Dynamic Languages Symposium 2006  OOPSLA 2006

Co-located with OOPSLA 2006

In cooperation with ACM SIGPLAN

Portland, Oregon, USA, October 23, 2006

http://www.dynamic-languages-symposium.org/dls-06/

Invited talks

Openness and simplicity in dynamic systems implementation
Ian Piumarta

The talk will describe a basis for constructing systems (programming languages, environments and applications) in which users can be encouraged to adapt the characteristics of the system to match their needs (rather than the other way round). Such systems can be evolved from a pair of abstractions for state (objects communicating by messaging) and behaviour (first-class functions) that are mutually supporting: objects form structures representing symbolic expressions that fully describe the message sequencing and sending that are needed to implement objects. The result is extreme late-binding (nothing in the system is immune from dynamic modification) and extreme simplicity (each abstraction can be written down in a handful of lines of mathematics, and only slightly more lines of code).

Ian Piumarta is a computer scientist at Viewpoints Research Institute. He spends much of his time designing and building systems whose implementations are maximally open, reflexive, dynamically self-describing and understandable. He can be contacted at squeakland dot org.

Perl 6
Audrey Tang

Perl is a general-purpose language, known for its vast number of freely available libraries. The Perl 6 project was started to improve the language's support for multi-paradigmatic programming, while retaining compatibility with the existing code base.

This talk discusses how Perl 6 attempts to reconcile various competing paradigms in the field of programming language design, such as static vs. dynamic typechecking, nominal vs. structural subtyping, prototype vs. class-based objects, and lazy vs. eager evaluation.

Moreover, this talk also covers the design and development of Pugs, a self-hosting Perl 6 implementation bootstrapped from Haskell, targeting multiple runtime environments, including Perl 5, JavaScript and Parrot.
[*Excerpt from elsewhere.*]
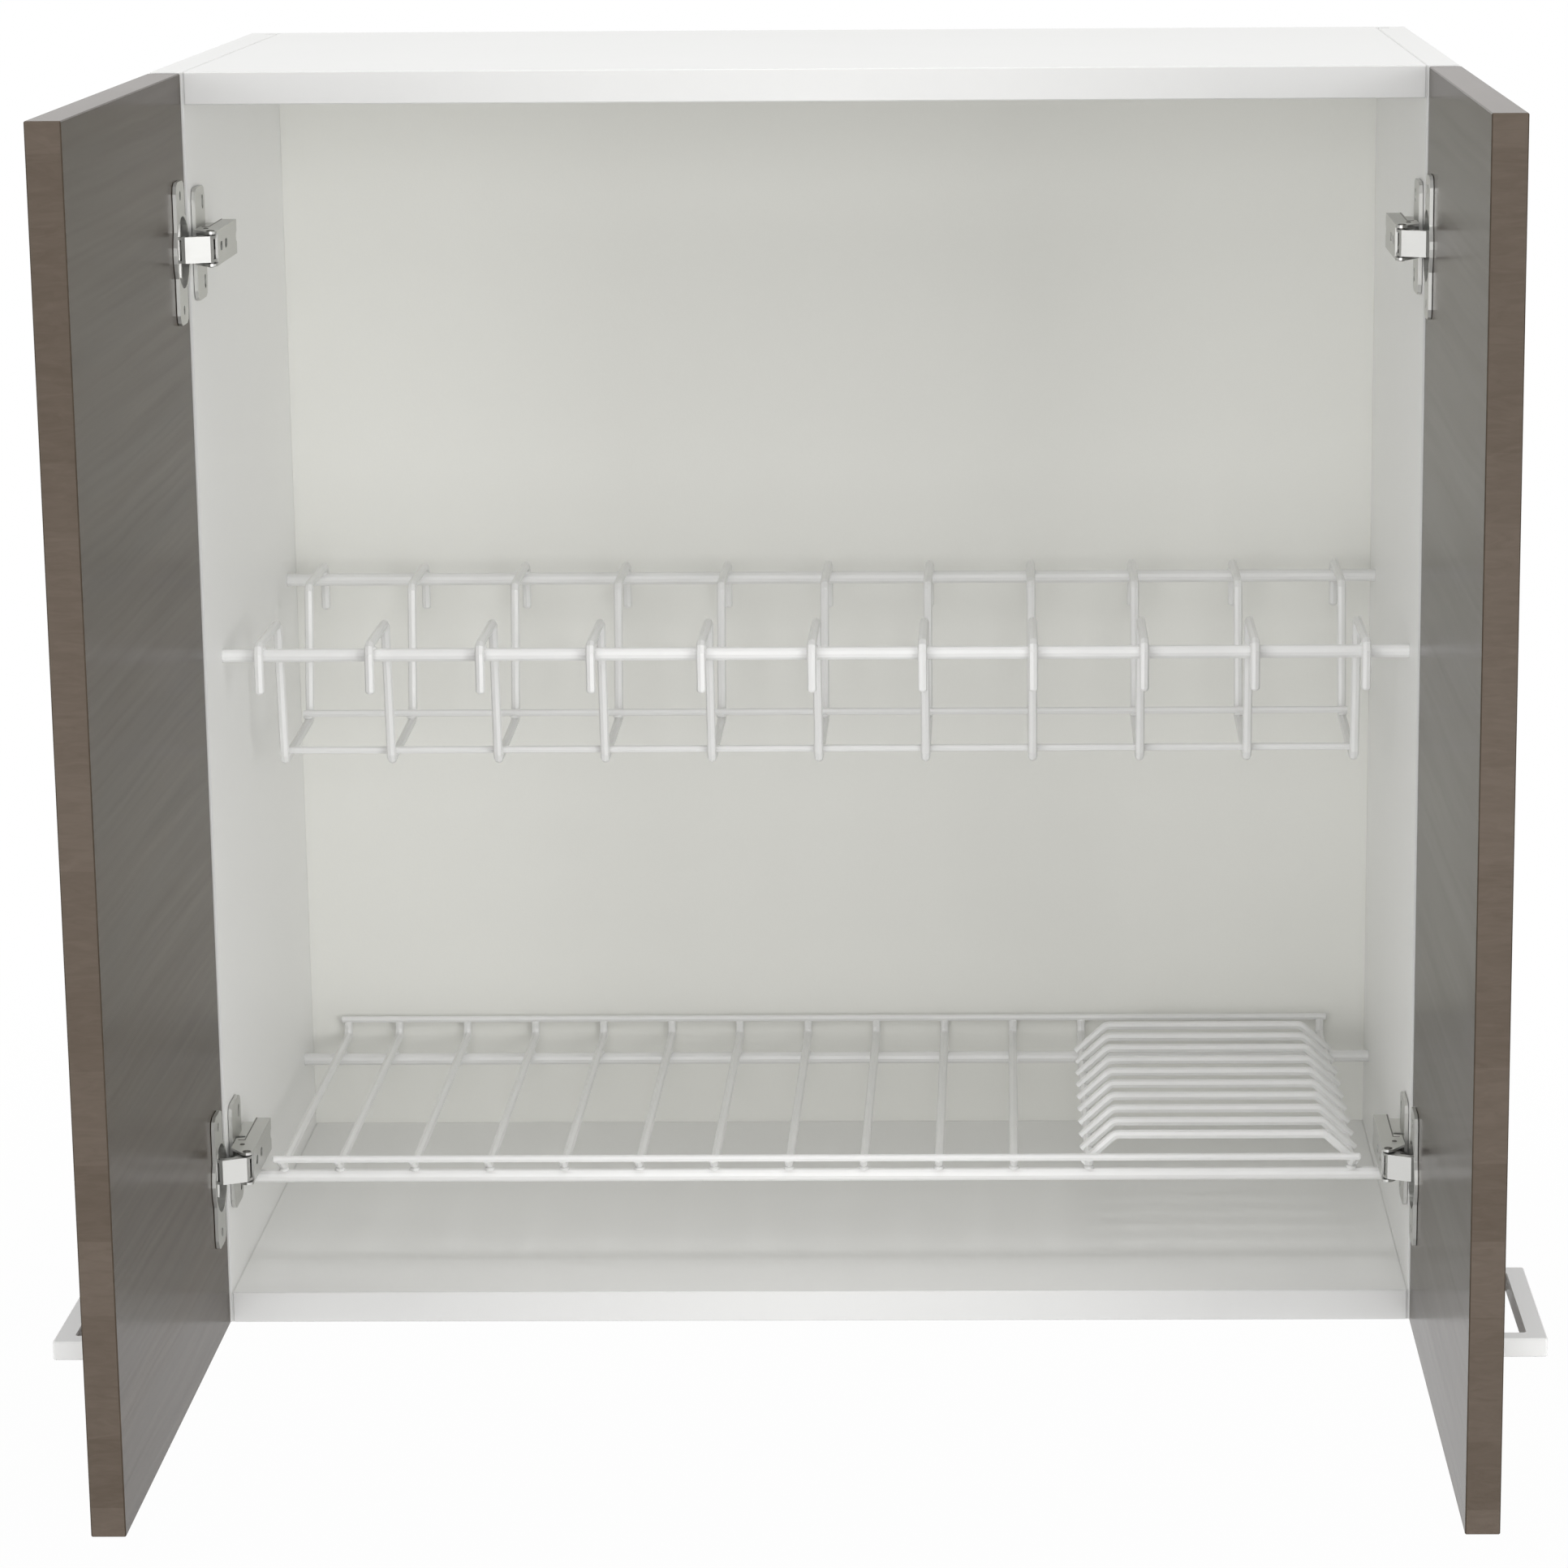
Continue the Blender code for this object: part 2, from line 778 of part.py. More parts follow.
def build_plate_rack(coated):
    """Two rails and two lower wires, with bent frames hung over them to make a trough."""
    rail("plate_rack_front_rail", rail_front, plate_rack_height, coated)
    rail("plate_rack_back_rail", rail_back, plate_rack_height, coated)
    top = case_bottom + plate_rack_height + wire_over_rail
    leg_front = front_edge + rail_front + trough_behind_front_rail
    leg_back = front_edge + rail_back - trough_before_back_rail
    foot_front = leg_front + front_leg_lean
    foot_back = leg_back - back_leg_lean
    base_front = top - trough_depth
    base_back = base_front + trough_base_rise
    tip_front = front_edge + rail_front - tip_overhang
    tip_back = front_edge + rail_back + tip_overhang
    profile = [
        (tip_front, top - tip_drop), (tip_front, top), (leg_front, top), (foot_front, base_front),
        (foot_back, base_back), (leg_back, top), (tip_back, top), (tip_back, top - tip_drop),
    ]
    first = -inner_half + plate_rack_left_margin
    last = inner_half - plate_rack_right_margin
    pitch = (last - first) / (plate_frames - 1)
    for index in range(plate_frames):
        x = first + index * pitch
        path = wire_path([(x, y, z) for y, z in profile])
        wire_object(f"plate_rack_frame_{index + 1:02d}", path, wire_diameter, coated)
    low = first - lower_wire_end
    high = last + lower_wire_end
    rest = wire_radius + touch + thin_wire_radius
    beside = wire_bend + thin_wire_radius
    straight_wire(
        "plate_rack_lower_front_wire", low, high, foot_front + beside, base_front + rest,
        thin_wire_diameter, coated,
    )
    straight_wire(
        "plate_rack_lower_back_wire", low, high, foot_back - beside, base_back + rest,
        thin_wire_diameter, coated,
    )


def cup_wire_path(x):
    """A cross wire: over both rails, up at the back, and up and forward at the front lip."""
    z = case_bottom + cup_rack_height + wire_over_rail
    front = front_edge + rail_front
    back = front_edge + rail_back + back_overhang
    return wire_path([
        (x, front - lip_lean, z + lip_rise), (x, front, z), (x, back, z), (x, back, z + back_lip_rise)
    ])


def build_cup_rack(coated):
    """Two rails with cross wires, a low lip wire front and back, and the saucer hoops."""
    rail("cup_rack_front_rail", rail_front, cup_rack_height, coated)
    rail("cup_rack_back_rail", rail_back, cup_rack_height, coated)
    first = -inner_half + cup_rack_left_margin
    last = inner_half - cup_rack_right_margin
    second = first + first_wire_gap
    saucer_left = last - saucer_span
    pitch = (saucer_left - second) / (cup_wires - 1)
    places = [first] + [second + index * pitch for index in range(cup_wires - 1)]
    for index, x in enumerate(places):
        wire_object(f"cup_rack_wire_{index + 1:02d}", cup_wire_path(x), wire_diameter, coated)
    build_saucer_holder(saucer_left, last, coated)
    z = case_bottom + cup_rack_height + wire_over_rail
    ahead = Vector((-lip_lean, lip_rise)).normalized() * (lip_wire_radius + touch)
    lip_y = front_edge + rail_front - lip_lean + ahead[0]
    lip_z = z + lip_rise + ahead[1]
    low = first - lip_end
    high = last + lip_end
    straight_wire("cup_rack_front_lip_wire", low, high, lip_y, lip_z, lip_wire_diameter, coated)
    straight_wire(
        "cup_rack_back_lip_wire", low, high, front_edge + rail_back + back_overhang,
        z + back_lip_rise + thin_wire_radius + touch, thin_wire_diameter, coated,
    )


def build_saucer_holder(left, right, coated):
    """Two cross wires and the hoops welded across them, which keep saucers apart."""
    z = case_bottom + cup_rack_height + wire_over_rail
    holder = add_object("cup_rack_saucer_holder", wire_mesh(cup_wire_path(left), wire_diameter), coated)
    parts = [wire_mesh(cup_wire_path(right), wire_diameter)]
    hoop_pitch = (rail_back - rail_front - hoop_to_back_rail) / (hoops - 1)
    for index in range(hoops):
        y = front_edge + rail_front + index * hoop_pitch
        parts.append(wire_mesh(wire_path([
            (left - hoop_end, y, z), (left + hoop_inset, y, z + hoop_rise),
            (right - hoop_inset, y, z + hoop_rise), (right + hoop_end, y, z),
        ]), wire_diameter))
    return join(holder, *parts)


def main():
    clear_scene()
    white = make_material("white_board", (0.82, 0.82, 0.79), 0.38, 0.0)
    sheet = make_material("back_sheet", (0.70, 0.70, 0.66), 0.5, 0.0)
    laminate = make_material("taupe_laminate", (0.16, 0.125, 0.10), 0.3, 0.0)
    steel = make_material("nickel_steel", (0.66, 0.66, 0.64), 0.28, 1.0)
    coated = make_material("coated_wire", (0.83, 0.83, 0.81), 0.3, 0.0)
    handle_white = make_material("handle_white", (0.84, 0.84, 0.82), 0.25, 0.0)

    mirrored(build_side(white), "side_panel_right")
    build_shelf_panel("top_panel", case_top - board, case_top, -1, white)
    build_shelf_panel("bottom_panel", case_bottom, case_bottom + board, 1, white)
    build_back(sheet)
    mirrored(build_hanger(steel), "hanger_plate_right")

    link_axis = axis_empty("left_link_axis", plan(*arm_pivot), link_open_angle)
    door_axis = axis_empty("left_door_axis", plan(*cup_pivot_open), -math.radians(90))
    right_link_axis = axis_empty(
        "right_link_axis", (-link_axis.location.x, link_axis.location.y, 0), -link_open_angle
    )
    right_door_axis = axis_empty(
        "right_door_axis", (-door_axis.location.x, door_axis.location.y, 0), math.radians(90)
    )
    for level, height in hinge_heights.items():
        plate = build_mounting_plate(f"hinge_plate_left_{level}", height, steel)
        mirrored(plate, f"hinge_plate_right_{level}")
        arm = shade_round(build_arm(f"hinge_arm_left_{level}", height, steel))
        mirrored(arm, f"hinge_arm_right_{level}")
        link = shade_round(build_link(f"hinge_link_left_{level}", height, steel, link_axis))
        mirrored(link, f"hinge_link_right_{level}", right_link_axis)
        cup = shade_round(build_cup(f"hinge_cup_left_{level}", height, steel, door_axis))
        mirrored(cup, f"hinge_cup_right_{level}", right_door_axis)
    mirrored(build_door(laminate, door_axis), "door_right", right_door_axis)
    handle = build_handle(handle_white, door_axis)
    soften(mirrored(handle, "handle_right", right_door_axis), handle_edge_round)

    build_plate_rack(coated)
    build_cup_rack(coated)


main()
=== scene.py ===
"""Kitchen wall cabinet with two doors and wire racks: finishes, fittings, light and camera.

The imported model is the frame. Each operator finishes or adds one group of pieces.
"""

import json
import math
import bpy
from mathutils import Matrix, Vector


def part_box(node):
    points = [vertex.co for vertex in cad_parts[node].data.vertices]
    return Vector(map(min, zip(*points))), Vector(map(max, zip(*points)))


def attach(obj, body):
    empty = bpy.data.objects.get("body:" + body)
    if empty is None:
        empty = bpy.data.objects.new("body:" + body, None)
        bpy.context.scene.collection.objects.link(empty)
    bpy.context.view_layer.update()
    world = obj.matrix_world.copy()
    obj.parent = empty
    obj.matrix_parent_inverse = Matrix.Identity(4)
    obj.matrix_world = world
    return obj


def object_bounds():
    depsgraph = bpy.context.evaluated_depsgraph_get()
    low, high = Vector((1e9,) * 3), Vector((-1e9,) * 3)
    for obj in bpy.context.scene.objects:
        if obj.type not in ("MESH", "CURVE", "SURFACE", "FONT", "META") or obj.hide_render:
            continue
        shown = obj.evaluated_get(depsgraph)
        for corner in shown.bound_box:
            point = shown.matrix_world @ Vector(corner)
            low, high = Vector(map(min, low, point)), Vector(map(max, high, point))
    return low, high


bl_info = {
    "name": "Wall Cabinet Finishes",
    "version": (1, 0, 0),
    "blender": (4, 5, 0),
    "location": "3D View > Sidebar > Cabinet",
    "description": "Finishes and small fittings for a kitchen wall cabinet",
    "category": "Object",
}

import bmesh
import bpy
from bpy.props import FloatProperty, FloatVectorProperty, IntProperty, PointerProperty
from mathutils import Matrix, Vector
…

Audrey Tang is a Taiwanese free software programmer, best known for initiating and leading the Pugs project, a joint effort from Haskell and Perl communities to implement the Perl 6 language.

She is also known for internationalization and localization contributions to several Free Software programs, including SVK, Kwiki, Request Tracker and Slash, as well as heading Traditional Chinese translation efforts for various Open Source-related books.

On the CPAN, Tang initiated over 100 Perl projects, including the popular Perl Archive Toolkit (PAR), a cross-platform packaging and deployment tool for Perl 5. She is also responsible for setting up smoke test and digital signature systems for CPAN.

Tang is a high school dropout and a vocal proponent for autodidacticism and individualist anarchism.

Data Refactoring for Amateurs
Avi Bryant

Agile software development methodologies such as Extreme Programming advocate iterative design via incremental, test-driven code extension and automated refactorings. When the goal is to allow non-developers to build their own solutions, even in a limited way, this approach to incrementality becomes even more important -- non-developers generally have even less of the design experience necessary to make reasonable decisions up front, and need real use and concrete examples to guide their decisions. Dabble DB is a commercial data management tool aimed at casual business users. It encourages users to evolve data models slowly over time, starting with untyped and de-normalized models and proceeding to more sophisticated models only as the need becomes apparent. We introduce a set of data refactorings designed to support this usage pattern, and show selected examples of their real-world use.

Avi Bryant is the co-CEO of Smallthought Systems Inc., a Vancouver startup focused on web-based collaboration tools. He is the author and maintainer of the Seaside web application framework, and is active in the open source Squeak Smalltalk community.